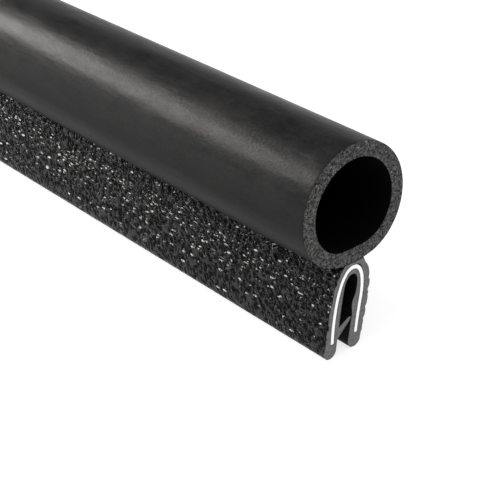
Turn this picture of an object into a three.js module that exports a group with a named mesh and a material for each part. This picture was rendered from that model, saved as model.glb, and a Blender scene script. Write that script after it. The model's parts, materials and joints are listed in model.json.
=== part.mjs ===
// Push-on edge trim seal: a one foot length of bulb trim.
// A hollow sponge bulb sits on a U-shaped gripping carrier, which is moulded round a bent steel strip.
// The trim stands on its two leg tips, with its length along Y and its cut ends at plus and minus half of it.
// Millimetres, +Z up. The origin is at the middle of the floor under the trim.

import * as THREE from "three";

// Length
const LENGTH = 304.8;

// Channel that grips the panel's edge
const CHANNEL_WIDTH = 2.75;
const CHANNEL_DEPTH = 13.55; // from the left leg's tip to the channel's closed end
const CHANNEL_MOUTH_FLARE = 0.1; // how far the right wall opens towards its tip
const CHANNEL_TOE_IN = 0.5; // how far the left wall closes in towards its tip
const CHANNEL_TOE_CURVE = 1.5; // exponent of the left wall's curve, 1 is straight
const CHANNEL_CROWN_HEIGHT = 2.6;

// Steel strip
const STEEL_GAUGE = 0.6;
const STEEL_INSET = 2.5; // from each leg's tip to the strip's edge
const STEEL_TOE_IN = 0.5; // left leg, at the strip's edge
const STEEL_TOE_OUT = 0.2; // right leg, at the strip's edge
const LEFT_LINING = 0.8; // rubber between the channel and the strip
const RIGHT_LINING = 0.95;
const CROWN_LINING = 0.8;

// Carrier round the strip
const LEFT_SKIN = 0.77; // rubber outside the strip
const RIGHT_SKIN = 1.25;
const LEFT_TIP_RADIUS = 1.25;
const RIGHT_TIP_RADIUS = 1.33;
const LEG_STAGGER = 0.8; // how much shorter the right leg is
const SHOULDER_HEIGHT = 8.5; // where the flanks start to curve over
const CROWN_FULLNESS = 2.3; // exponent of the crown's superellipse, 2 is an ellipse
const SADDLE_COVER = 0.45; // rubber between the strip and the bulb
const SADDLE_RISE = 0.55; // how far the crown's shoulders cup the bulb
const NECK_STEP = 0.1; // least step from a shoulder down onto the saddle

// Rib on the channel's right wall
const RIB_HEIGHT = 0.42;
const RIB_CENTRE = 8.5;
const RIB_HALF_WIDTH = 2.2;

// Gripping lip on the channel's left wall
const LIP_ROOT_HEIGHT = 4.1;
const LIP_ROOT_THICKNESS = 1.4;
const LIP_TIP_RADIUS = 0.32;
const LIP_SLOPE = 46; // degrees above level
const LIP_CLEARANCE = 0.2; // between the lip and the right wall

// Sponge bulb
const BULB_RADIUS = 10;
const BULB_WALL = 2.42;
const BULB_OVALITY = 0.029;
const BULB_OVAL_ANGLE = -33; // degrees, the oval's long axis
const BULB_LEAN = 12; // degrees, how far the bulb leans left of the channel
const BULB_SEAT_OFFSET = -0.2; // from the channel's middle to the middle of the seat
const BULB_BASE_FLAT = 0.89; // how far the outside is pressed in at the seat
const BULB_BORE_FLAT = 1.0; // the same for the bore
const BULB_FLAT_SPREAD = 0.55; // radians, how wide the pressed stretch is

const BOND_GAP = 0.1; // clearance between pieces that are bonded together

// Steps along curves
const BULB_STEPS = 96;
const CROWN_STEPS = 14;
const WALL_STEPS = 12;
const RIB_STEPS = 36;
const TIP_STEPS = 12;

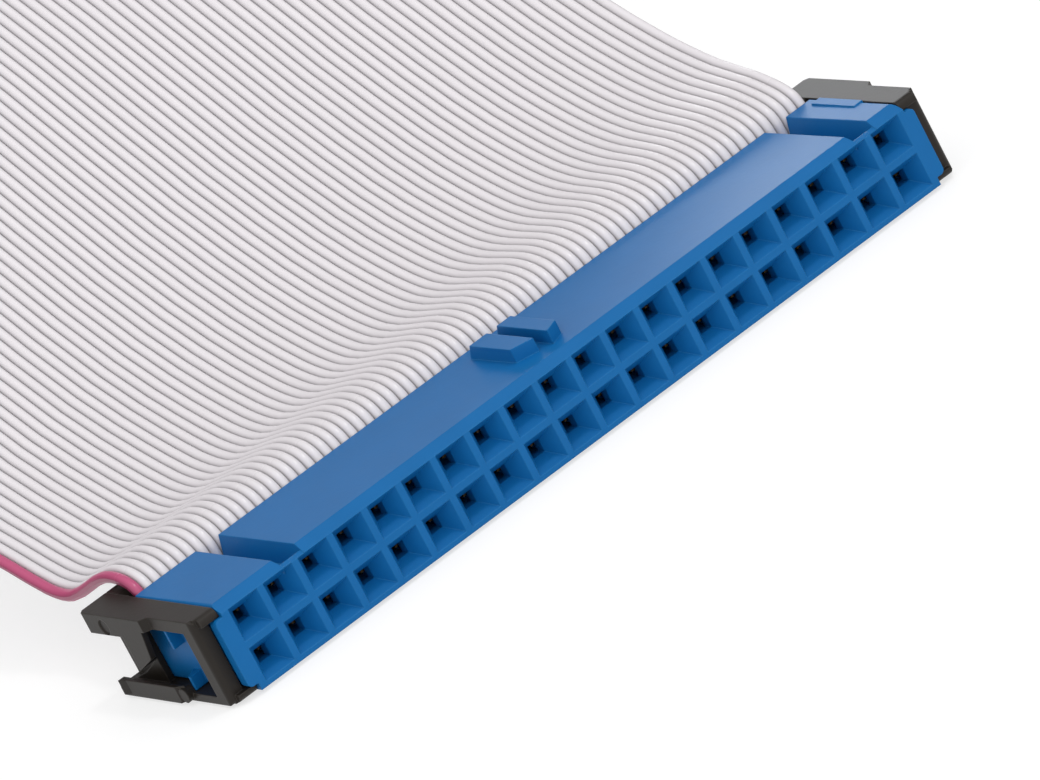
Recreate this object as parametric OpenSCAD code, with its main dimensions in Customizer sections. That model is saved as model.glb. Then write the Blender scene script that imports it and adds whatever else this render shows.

= = = =

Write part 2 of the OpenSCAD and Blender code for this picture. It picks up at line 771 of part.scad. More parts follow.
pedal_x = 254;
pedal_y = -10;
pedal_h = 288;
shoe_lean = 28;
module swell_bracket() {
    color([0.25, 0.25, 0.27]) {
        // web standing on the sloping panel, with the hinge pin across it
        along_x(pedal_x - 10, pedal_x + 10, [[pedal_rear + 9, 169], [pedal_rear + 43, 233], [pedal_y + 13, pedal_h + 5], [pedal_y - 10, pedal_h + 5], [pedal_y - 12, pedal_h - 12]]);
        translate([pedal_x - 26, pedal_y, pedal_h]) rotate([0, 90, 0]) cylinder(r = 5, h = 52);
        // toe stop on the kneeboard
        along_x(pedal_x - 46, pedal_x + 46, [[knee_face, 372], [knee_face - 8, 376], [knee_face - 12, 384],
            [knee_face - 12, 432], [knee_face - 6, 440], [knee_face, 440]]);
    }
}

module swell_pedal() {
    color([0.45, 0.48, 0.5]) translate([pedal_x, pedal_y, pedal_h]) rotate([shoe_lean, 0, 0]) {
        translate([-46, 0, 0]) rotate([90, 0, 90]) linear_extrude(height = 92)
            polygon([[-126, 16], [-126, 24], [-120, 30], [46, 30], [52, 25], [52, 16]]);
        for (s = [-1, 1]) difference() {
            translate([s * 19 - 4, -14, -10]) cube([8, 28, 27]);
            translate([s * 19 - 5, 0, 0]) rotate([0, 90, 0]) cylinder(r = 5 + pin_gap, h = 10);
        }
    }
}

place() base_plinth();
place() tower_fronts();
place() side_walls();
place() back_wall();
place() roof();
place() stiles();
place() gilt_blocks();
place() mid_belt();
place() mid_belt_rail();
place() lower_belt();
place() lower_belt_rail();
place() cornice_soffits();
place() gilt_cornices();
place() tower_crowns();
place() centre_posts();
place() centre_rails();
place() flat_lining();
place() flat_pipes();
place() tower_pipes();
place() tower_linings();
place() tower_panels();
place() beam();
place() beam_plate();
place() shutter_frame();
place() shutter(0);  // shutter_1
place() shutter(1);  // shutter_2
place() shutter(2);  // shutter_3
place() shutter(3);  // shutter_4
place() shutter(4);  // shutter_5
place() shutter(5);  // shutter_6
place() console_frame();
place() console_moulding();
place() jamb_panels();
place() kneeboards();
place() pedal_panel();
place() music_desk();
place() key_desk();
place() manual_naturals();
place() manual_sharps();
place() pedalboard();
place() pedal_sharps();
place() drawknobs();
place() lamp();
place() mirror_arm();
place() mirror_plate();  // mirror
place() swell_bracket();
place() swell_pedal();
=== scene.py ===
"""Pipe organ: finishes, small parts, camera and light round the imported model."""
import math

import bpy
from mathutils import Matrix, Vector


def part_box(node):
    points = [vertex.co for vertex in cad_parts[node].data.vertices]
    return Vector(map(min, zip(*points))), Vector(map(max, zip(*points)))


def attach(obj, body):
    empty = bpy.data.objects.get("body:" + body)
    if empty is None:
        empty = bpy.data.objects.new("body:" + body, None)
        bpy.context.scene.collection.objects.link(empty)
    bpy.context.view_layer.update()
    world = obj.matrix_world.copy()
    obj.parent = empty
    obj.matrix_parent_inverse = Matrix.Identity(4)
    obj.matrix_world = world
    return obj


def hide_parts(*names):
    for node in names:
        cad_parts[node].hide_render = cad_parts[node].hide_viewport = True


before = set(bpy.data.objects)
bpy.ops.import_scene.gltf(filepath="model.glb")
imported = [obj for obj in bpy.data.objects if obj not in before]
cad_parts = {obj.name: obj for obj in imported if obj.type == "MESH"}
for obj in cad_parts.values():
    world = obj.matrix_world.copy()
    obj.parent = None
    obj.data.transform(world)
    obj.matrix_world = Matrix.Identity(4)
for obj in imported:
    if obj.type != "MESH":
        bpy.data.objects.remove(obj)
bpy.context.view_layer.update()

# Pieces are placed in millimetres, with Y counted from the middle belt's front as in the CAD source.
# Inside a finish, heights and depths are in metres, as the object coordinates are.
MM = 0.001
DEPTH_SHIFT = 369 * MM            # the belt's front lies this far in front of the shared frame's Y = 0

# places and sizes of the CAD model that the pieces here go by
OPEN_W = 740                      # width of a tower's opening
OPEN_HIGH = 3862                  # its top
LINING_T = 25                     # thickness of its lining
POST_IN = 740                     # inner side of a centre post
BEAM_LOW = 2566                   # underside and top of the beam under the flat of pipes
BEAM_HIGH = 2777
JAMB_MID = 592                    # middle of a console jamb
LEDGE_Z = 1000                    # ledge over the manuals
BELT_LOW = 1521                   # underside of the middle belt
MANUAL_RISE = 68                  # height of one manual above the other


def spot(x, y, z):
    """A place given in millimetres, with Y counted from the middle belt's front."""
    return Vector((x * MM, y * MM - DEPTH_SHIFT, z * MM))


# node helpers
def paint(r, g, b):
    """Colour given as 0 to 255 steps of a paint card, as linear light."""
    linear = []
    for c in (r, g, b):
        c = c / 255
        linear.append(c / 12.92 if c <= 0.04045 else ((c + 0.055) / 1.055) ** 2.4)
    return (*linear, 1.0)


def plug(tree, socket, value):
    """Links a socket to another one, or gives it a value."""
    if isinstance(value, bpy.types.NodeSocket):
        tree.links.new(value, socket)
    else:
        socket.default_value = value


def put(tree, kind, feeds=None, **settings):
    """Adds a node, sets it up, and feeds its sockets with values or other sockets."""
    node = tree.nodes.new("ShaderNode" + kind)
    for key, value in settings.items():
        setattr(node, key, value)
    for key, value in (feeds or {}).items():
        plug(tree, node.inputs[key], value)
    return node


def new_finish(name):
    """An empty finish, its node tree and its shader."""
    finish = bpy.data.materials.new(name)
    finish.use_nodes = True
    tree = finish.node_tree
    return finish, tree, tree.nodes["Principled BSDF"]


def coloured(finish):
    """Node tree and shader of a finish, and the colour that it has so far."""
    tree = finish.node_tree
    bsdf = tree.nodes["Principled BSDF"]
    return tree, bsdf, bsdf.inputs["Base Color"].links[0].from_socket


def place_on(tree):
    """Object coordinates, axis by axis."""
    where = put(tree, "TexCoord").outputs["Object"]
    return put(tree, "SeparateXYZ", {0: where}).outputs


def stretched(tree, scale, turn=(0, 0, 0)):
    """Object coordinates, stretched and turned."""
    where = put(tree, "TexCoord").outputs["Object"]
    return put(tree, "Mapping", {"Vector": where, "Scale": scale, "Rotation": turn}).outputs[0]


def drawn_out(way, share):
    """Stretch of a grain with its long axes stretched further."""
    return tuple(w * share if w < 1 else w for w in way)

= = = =

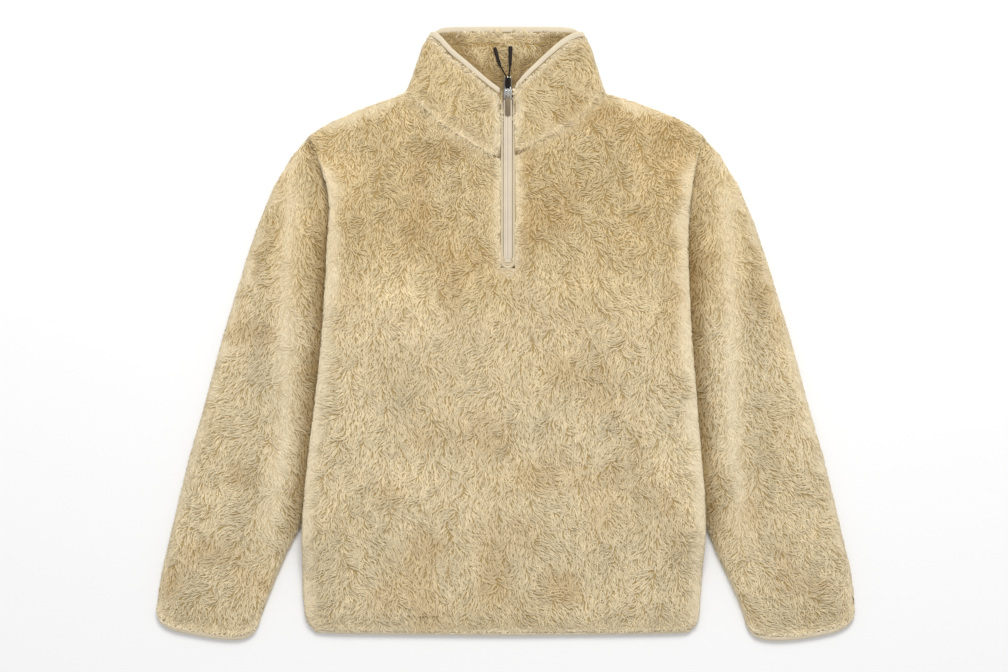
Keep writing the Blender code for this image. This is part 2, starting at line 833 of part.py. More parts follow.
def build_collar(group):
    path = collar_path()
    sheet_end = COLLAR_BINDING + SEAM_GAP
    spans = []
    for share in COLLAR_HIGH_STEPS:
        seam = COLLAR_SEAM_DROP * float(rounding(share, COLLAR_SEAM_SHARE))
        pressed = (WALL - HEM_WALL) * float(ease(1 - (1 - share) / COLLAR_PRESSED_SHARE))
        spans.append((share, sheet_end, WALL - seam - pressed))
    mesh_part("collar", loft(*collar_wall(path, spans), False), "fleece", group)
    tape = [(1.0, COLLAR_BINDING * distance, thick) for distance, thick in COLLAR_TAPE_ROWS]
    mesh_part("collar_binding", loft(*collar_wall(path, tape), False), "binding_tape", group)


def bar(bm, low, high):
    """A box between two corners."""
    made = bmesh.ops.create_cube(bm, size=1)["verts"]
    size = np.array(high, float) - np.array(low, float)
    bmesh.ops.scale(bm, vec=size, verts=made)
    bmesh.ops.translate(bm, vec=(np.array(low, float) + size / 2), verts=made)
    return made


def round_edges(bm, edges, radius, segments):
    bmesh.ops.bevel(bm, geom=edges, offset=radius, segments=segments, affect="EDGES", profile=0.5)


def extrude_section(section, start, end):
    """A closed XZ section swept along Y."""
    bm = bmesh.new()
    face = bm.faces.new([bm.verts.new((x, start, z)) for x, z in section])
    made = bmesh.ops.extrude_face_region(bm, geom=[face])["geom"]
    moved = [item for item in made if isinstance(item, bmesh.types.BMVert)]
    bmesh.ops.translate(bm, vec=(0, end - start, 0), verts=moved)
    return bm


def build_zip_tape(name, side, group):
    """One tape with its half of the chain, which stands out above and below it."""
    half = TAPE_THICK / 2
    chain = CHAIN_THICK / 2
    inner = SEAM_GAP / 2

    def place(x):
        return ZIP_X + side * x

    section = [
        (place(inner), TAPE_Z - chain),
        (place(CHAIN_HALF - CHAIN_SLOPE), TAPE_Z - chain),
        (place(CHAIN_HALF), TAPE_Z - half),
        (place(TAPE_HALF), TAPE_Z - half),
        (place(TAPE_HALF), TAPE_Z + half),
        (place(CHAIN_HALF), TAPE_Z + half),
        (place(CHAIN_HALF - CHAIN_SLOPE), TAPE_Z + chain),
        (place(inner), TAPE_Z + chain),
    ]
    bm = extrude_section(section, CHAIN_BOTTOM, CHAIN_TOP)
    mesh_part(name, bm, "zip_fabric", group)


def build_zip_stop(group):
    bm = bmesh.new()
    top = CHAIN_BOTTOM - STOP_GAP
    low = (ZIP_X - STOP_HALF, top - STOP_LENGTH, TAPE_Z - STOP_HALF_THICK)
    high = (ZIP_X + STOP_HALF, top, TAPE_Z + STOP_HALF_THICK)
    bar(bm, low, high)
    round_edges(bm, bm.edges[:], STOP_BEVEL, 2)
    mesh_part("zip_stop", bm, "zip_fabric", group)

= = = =

▶ **SHORT EXERCISE**
From the listing above, output exactly the run of lines that starts with the line containing "place() base_plinth();" and ends with the line containing "obj.parent = None".

▶ **TASK SOLUTION**
place() base_plinth();
place() tower_fronts();
place() side_walls();
place() back_wall();
place() roof();
place() stiles();
place() gilt_blocks();
place() mid_belt();
place() mid_belt_rail();
place() lower_belt();
place() lower_belt_rail();
place() cornice_soffits();
place() gilt_cornices();
place() tower_crowns();
place() centre_posts();
place() centre_rails();
place() flat_lining();
place() flat_pipes();
place() tower_pipes();
place() tower_linings();
place() tower_panels();
place() beam();
place() beam_plate();
place() shutter_frame();
place() shutter(0);  // shutter_1
place() shutter(1);  // shutter_2
place() shutter(2);  // shutter_3
place() shutter(3);  // shutter_4
place() shutter(4);  // shutter_5
place() shutter(5);  // shutter_6
place() console_frame();
place() console_moulding();
place() jamb_panels();
place() kneeboards();
place() pedal_panel();
place() music_desk();
place() key_desk();
place() manual_naturals();
place() manual_sharps();
place() pedalboard();
place() pedal_sharps();
place() drawknobs();
place() lamp();
place() mirror_arm();
place() mirror_plate();  // mirror
place() swell_bracket();
place() swell_pedal();
=== scene.py ===
"""Pipe organ: finishes, small parts, camera and light round the imported model."""
import math

import bpy
from mathutils import Matrix, Vector


def part_box(node):
    points = [vertex.co for vertex in cad_parts[node].data.vertices]
    return Vector(map(min, zip(*points))), Vector(map(max, zip(*points)))


def attach(obj, body):
    empty = bpy.data.objects.get("body:" + body)
    if empty is None:
        empty = bpy.data.objects.new("body:" + body, None)
        bpy.context.scene.collection.objects.link(empty)
    bpy.context.view_layer.update()
    world = obj.matrix_world.copy()
    obj.parent = empty
    obj.matrix_parent_inverse = Matrix.Identity(4)
    obj.matrix_world = world
    return obj


def hide_parts(*names):
    for node in names:
        cad_parts[node].hide_render = cad_parts[node].hide_viewport = True


before = set(bpy.data.objects)
bpy.ops.import_scene.gltf(filepath="model.glb")
imported = [obj for obj in bpy.data.objects if obj not in before]
cad_parts = {obj.name: obj for obj in imported if obj.type == "MESH"}
for obj in cad_parts.values():
    world = obj.matrix_world.copy()
    obj.parent = None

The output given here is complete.